Challenge — Take every line where the string "picture" appears and copy it.

Recorded information —
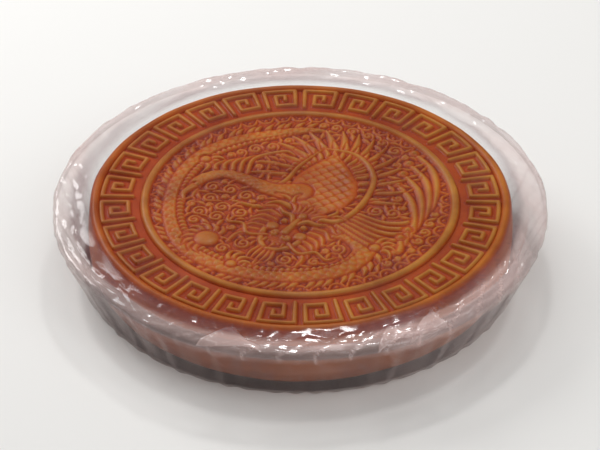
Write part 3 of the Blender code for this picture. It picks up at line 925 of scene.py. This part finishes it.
def ring_tree(material):
    """A node tree that repeats a tile round Z, welds it, makes it slightly uneven and gives it its finish."""
    tree = bpy.data.node_groups.new("Key ring", "GeometryNodeTree")
    kinds = {"Geometry": "NodeSocketGeometry", "Count": "NodeSocketInt"}
    kinds.update(dict.fromkeys(("Unevenness", "Patch size", "Weld", "Seed"), "NodeSocketFloat"))
    for name, kind in kinds.items():
        tree.interface.new_socket(name, in_out="INPUT", socket_type=kind)
    tree.interface.new_socket("Geometry", in_out="OUTPUT", socket_type="NodeSocketGeometry")
    source = add_node(tree, "NodeGroupInput").outputs
    points = add_node(tree, "GeometryNodePoints", {"Count": source["Count"]})
    index = add_node(tree, "GeometryNodeInputIndex").outputs["Index"]
    turn = calculated(tree, "MULTIPLY", index, calculated(tree, "DIVIDE", -math.tau, source["Count"]))
    axis = add_node(tree, "ShaderNodeCombineXYZ", {"Z": turn})
    copies = add_node(tree, "GeometryNodeInstanceOnPoints", {
        "Points": points.outputs["Points"],
        "Instance": source["Geometry"],
        "Rotation": axis.outputs["Vector"],
    })
    real = add_node(tree, "GeometryNodeRealizeInstances", {"Geometry": copies.outputs["Instances"]})
    weld = add_node(tree, "GeometryNodeMergeByDistance", {
        "Geometry": real.outputs["Geometry"], "Distance": source["Weld"],
    })
    noise = add_node(tree, "ShaderNodeTexNoise", noise_dimensions="4D")
    fill_sockets(tree, noise, {
        "Scale": calculated(tree, "DIVIDE", 1.0, source["Patch size"]), "W": source["Seed"],
    })
    evened = calculated(tree, "SUBTRACT", noise.outputs["Fac"], 0.5)
    lift = add_node(tree, "ShaderNodeCombineXYZ", {
        "Z": calculated(tree, "MULTIPLY", evened, source["Unevenness"]),
    })
    place = add_node(tree, "GeometryNodeSetPosition", {
        "Geometry": weld.outputs["Geometry"], "Offset": lift.outputs["Vector"],
    })
    paint = add_node(tree, "GeometryNodeSetMaterial", {
        "Geometry": place.outputs["Geometry"], "Material": material,
    })
    add_node(tree, "NodeGroupOutput", {"Geometry": paint.outputs["Geometry"]})
    return tree


def plain_result(thing):
    """An object's mesh as its modifiers leave it; they are then removed."""
    graph = bpy.context.evaluated_depsgraph_get()
    worked = thing.evaluated_get(graph)
    made = bpy.data.meshes.new_from_object(worked, preserve_all_data_layers=True, depsgraph=graph)
    thing.modifiers.clear()
    thing.data = made
    made.shade_smooth()
    return made


def run_tree(thing, tree, values):
    """Runs a node tree on an object and leaves the result as its plain mesh, with one finish."""
    modifier = thing.modifiers.new("build", "NODES")
    modifier.node_group = tree
    for item in tree.interface.items_tree:
        if item.in_out == "INPUT" and item.name in values:
            modifier[item.identifier] = values[item.name]
    bpy.context.view_layer.update()
    made = plain_result(thing)
    finish = next(material for material in made.materials if material)
    made.materials.clear()
    made.materials.append(finish)
    made.polygons.foreach_set("material_index", [0] * len(made.polygons))


# ---------------------------------------------------------------- shapes that the tray and the film share


def near_angle(angle, middle, spread):
    """A soft window on angles in radians, round a middle and with a spread that are in degrees."""
    off = (angle - math.radians(middle) + math.pi) % math.tau - math.pi
    return np.exp(-((off / math.radians(spread)) ** 2))


def flattened(radius, angle):
    """How far the outline is pushed in where the pack is a little flat."""
    return 1.8 * near_angle(angle, 222, 11) * np.clip((radius - CAKE_RADIUS - 3) / 4, 0, 1)


# ---------------------------------------------------------------- sections, outlines and wrinkles


def cake_profile():
    """The cake's section from the middle of its underside, round the rim bead, to the middle of its top."""
    low, foot, bulge = CAKE_LOW.z, 5.0, 1.2
    corner = CAKE_RADIUS - bulge
    profile = [(0, low), (corner - foot, low)]
    for i in range(1, 11):
        a = math.radians(-90 + 9 * i)
        profile.append((corner - foot + foot * math.cos(a), low + foot + foot * math.sin(a)))
    middle = low + 0.5 * (FIELD - low)
    side_steps, bead_steps = 14, 6
    for i in range(1, side_steps):
        z = low + foot + (FIELD - ROOT_DEPTH - low - foot) * i / side_steps
        share = (z - middle) / (FIELD - low) * 2
        profile.append((corner + bulge * max(0.0, 1 - share**2), z))
    for i in range(2 * bead_steps + 1):
        share = 1 - i / bead_steps
        rise = BEAD_RISE * max(0.0, math.cos(share * math.pi / 2)) ** 0.7
        profile.append((RIM_BEAD + RIM_BEAD_HALF * share, FIELD + rise))
    # Under the key band and the picture the top is sunk, so that nothing shows through them
    sunk = FIELD - 1.0
    return profile + [(BAND_OUTER - 0.5, FIELD - 0.6), (BAND_OUTER - 2, sunk), (0, sunk)]


def baked_unevenly(points):
    """The turned cake's points moved in and out a little, outside the key band."""
    angle = np.arctan2(points[:, 1], points[:, 0])
    out = np.hypot(points[:, 0], points[:, 1])
    wobble = 0.25 * np.sin(3 * angle + 1) + 0.18 * np.sin(7 * angle) + 0.1 * np.sin(19 * angle + 2)
    grow = 1 + wobble * (out > BAND_OUTER - 1) / CAKE_RADIUS - 0.5 / CAKE_RADIUS
    points[:, :2] *= grow[:, None]
    return points, out


def square_to_disc(count):
    """An even square grid's points drawn out to a disc of radius 1, as angles and radii."""
    side = np.linspace(-1, 1, count + 1)
    u, v = np.meshgrid(side, side, indexing="ij")
    reach = np.maximum(np.abs(u), np.abs(v))
    safe = np.where(reach > 0, reach, 1)
    wide = np.abs(u) >= np.abs(v)
    turn = np.where(wide, (v / safe) * np.sign(u + (u == 0)), 2 - (u / safe) * np.sign(v + (v == 0)))
    return turn * math.pi / 4 + np.where(np.where(wide, u < 0, v < 0), math.pi, 0), reach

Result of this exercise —
Write part 3 of the Blender code for this picture. It picks up at line 925 of scene.py. This part finishes it.
    # Under the key band and the picture the top is sunk, so that nothing shows through them